_Source excerpt_
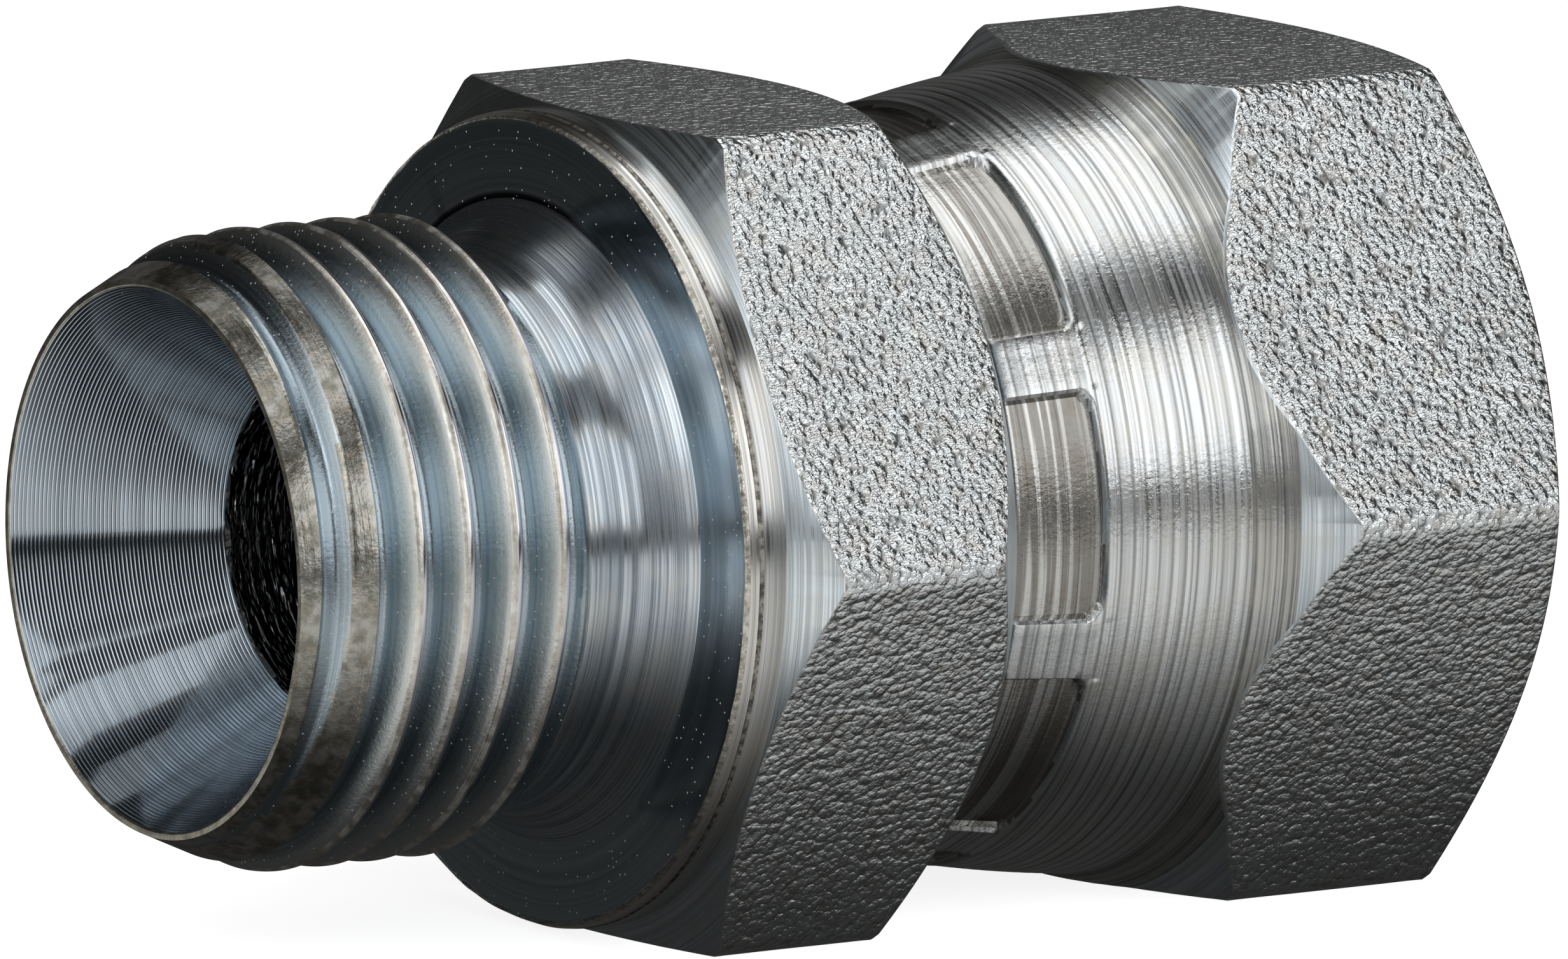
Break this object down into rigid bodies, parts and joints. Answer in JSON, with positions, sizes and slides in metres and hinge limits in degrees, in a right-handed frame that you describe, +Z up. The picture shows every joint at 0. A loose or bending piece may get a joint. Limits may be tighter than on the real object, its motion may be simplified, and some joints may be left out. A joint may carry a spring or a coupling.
{
  "type": "hydraulic adapter",
  "caption": "Straight hydraulic adapter: male parallel pipe thread with a 60 degree cone seat, spanner hexagon, and a crimped-on swivel nut with a cone nose inside.",
  "frame": {"origin": "on the fitting's axis, in the collar's flat sealing face", "axes": "+X along the fitting's axis from the male end to the swivel nut, +Z up with the hexagons lying on their flats"},
  "size_m": [0.0459, 0.0308, 0.027],
  "materials": {
    "plated_steel_body": "zinc-plated, turned and rough-rolled flats",
    "plated_steel_nut": "zinc-plated, turned and rough-rolled flats",
    "seal_rubber": "matt"
  },
  "bodies": {
    "body": {"adapter_body": "plated_steel_body", "nose_seal": "seal_rubber"},
    "nut": {"swivel_nut": "plated_steel_nut"}
  },
  "joints": [
    {"name": "swivel", "type": "hinge", "parent": "body", "child": "nut", "pos_m": [0.0165, 0, 0], "axis": [1, 0, 0], "continuous": true}
  ]
}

_Written request_
Everything in the listing above should be restated exactly.

_Answer for this exercise_
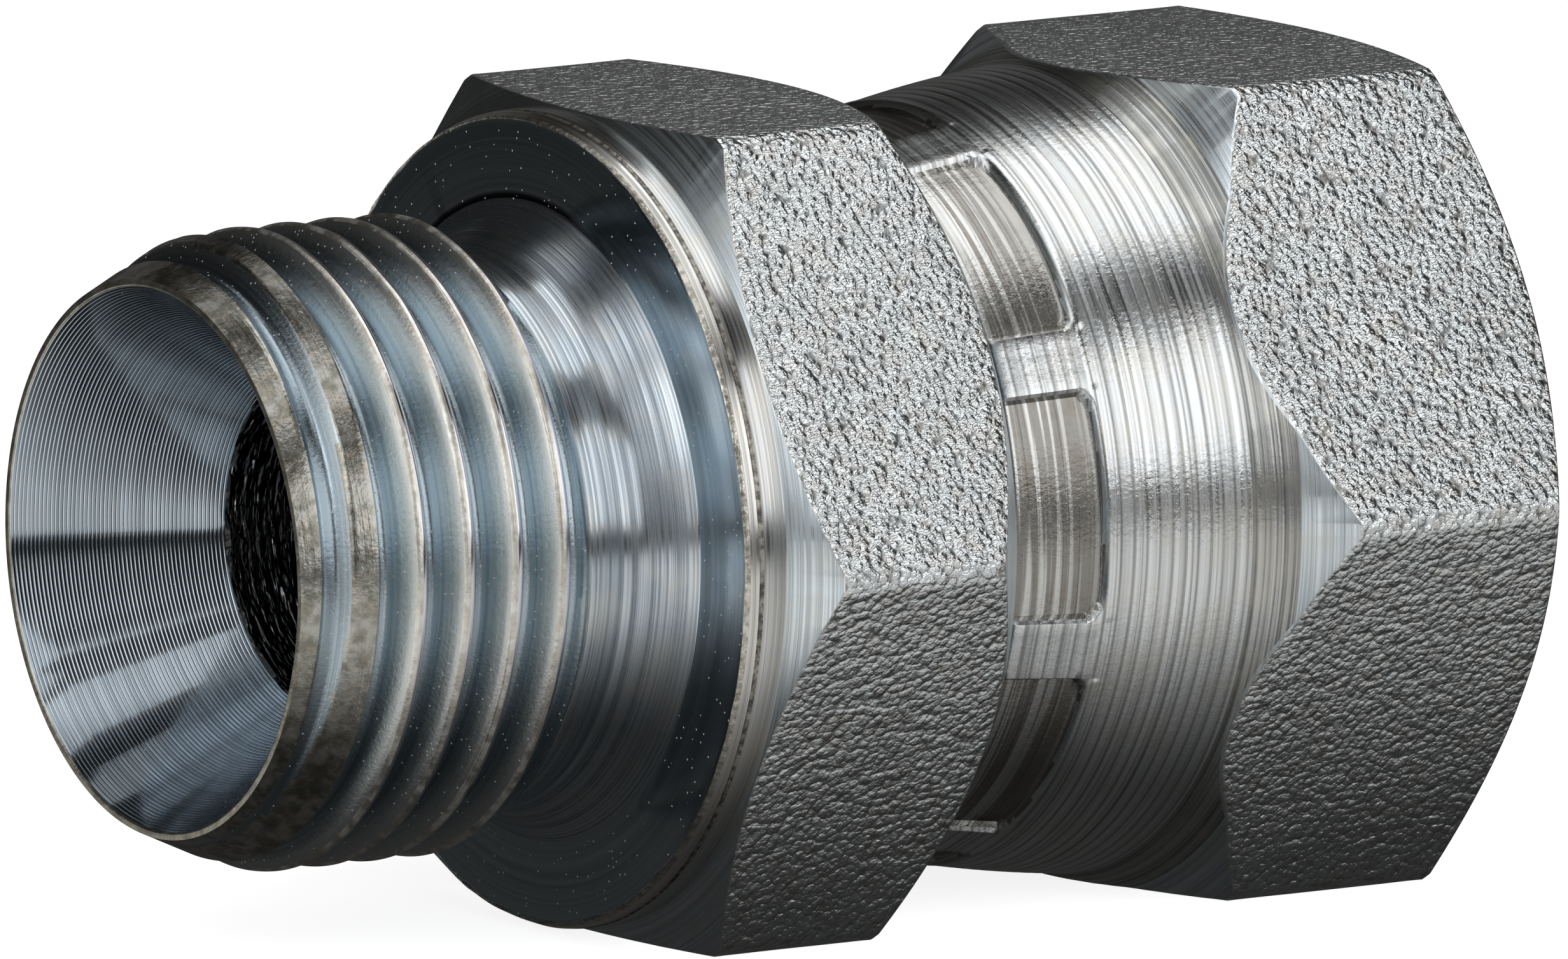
Break this object down into rigid bodies, parts and joints. Answer in JSON, with positions, sizes and slides in metres and hinge limits in degrees, in a right-handed frame that you describe, +Z up. The picture shows every joint at 0. A loose or bending piece may get a joint. Limits may be tighter than on the real object, its motion may be simplified, and some joints may be left out. A joint may carry a spring or a coupling.
{
  "type": "hydraulic adapter",
  "caption": "Straight hydraulic adapter: male parallel pipe thread with a 60 degree cone seat, spanner hexagon, and a crimped-on swivel nut with a cone nose inside.",
  "frame": {"origin": "on the fitting's axis, in the collar's flat sealing face", "axes": "+X along the fitting's axis from the male end to the swivel nut, +Z up with the hexagons lying on their flats"},
  "size_m": [0.0459, 0.0308, 0.027],
  "materials": {
    "plated_steel_body": "zinc-plated, turned and rough-rolled flats",
    "plated_steel_nut": "zinc-plated, turned and rough-rolled flats",
    "seal_rubber": "matt"
  },
  "bodies": {
    "body": {"adapter_body": "plated_steel_body", "nose_seal": "seal_rubber"},
    "nut": {"swivel_nut": "plated_steel_nut"}
  },
  "joints": [
    {"name": "swivel", "type": "hinge", "parent": "body", "child": "nut", "pos_m": [0.0165, 0, 0], "axis": [1, 0, 0], "continuous": true}
  ]
}